MetaDrive receives normalized action as input to control each target vehicle: :math:`\mathbf a = [a_1, a_2]^T \in [-1, 1]^2`.

At each environmental time step, MetaDrive converts the normalized action into the steering :math:`u_s` (degree), acceleration :math:`u_a` (hp) and brake signal :math:`u_b` (hp) in the following ways:


.. math::

    u_s & = S_{max} a_1 ~\\
    u_a & = F_{max} \max(0, a_2) ~\\
    u_b & = -B_{max} \min(0, a_2)

wherein :math:`S_{max}` (degree)  is the maximal steering angle, :math:`F_{max}` (hp) is the maximal engine force, and :math:`B_{max}` (hp) is the maximal brake force.
Since the accurate values of these parameters are varying across different types of vehicle, please refer to the `VehicleParameterSpace Class <https://github.com/metadriverse/metadrive/blob/main/metadrive/utils/space.py#L219) for details.

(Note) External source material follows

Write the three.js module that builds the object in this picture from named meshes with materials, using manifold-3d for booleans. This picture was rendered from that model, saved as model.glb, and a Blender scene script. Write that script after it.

By such design, the action space for each agent is always fixed to `gym.spaces.Box(low=-1.0, high=1.0, shape=(2, ))`. However, we provides a config named `extra_action_dim` (int) which allows user to add more dimensions in the action space.
For example, if we set `config["extra_action_dim"] = 1`, then the action space for each agent will become `Box(-1.0, 1.0, shape=(3, ))`. This allow the user to write environment wrapper that introduce more input action dimensions.